# Adding infused aniseeds to lye water?



## Bajramovic (Oct 10, 2009)

Hello,

Got a question. Does anyone use infused anissed in soaps instead of E.O?
First i tried an ounce ground anis added at trace for a crubby feel and scent if possible and it didnt work so well.The batch was 780gr of oils(1.72lbs )

So a week ago,tried discounting 2oz of water at the start and added
 those 2oz of boiling water to about 1.5oz of finely ground seeds and it seems to work. The scent is there but still not strong enough.
I've been searching on the net and found that anis works best with alcohol if you want strong scent.

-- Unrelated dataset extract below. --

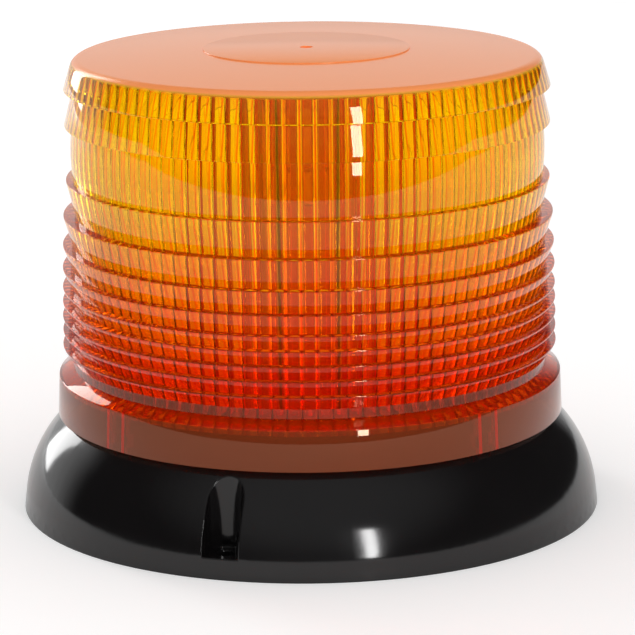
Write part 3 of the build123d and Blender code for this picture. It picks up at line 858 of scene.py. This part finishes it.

Will...lets say 1oz of alcohol ruin the soap? 
Or do i boil the water with the seeds,let it cool down and then use it with lye?


----------



## Bajramovic (Oct 27, 2009)

Just an update.

Mixed 2.5oz ground anis and fennel seeds (they smell the same to me) with 8oz hot sunflower oil and used that the next day, 3oz infused oil in the batch and  about 2oz of the seeds i scraped from the bottom of the jar (cant realy say exactly because its more like a mixture of oil and seeds) and it smells great. Not overwhelming but its there...


----------



## chandler Trev (Jan 21, 2010)

so, after curing and storage, how did the scent hold up?  How was the soap to use?  Interesting experiment.


----------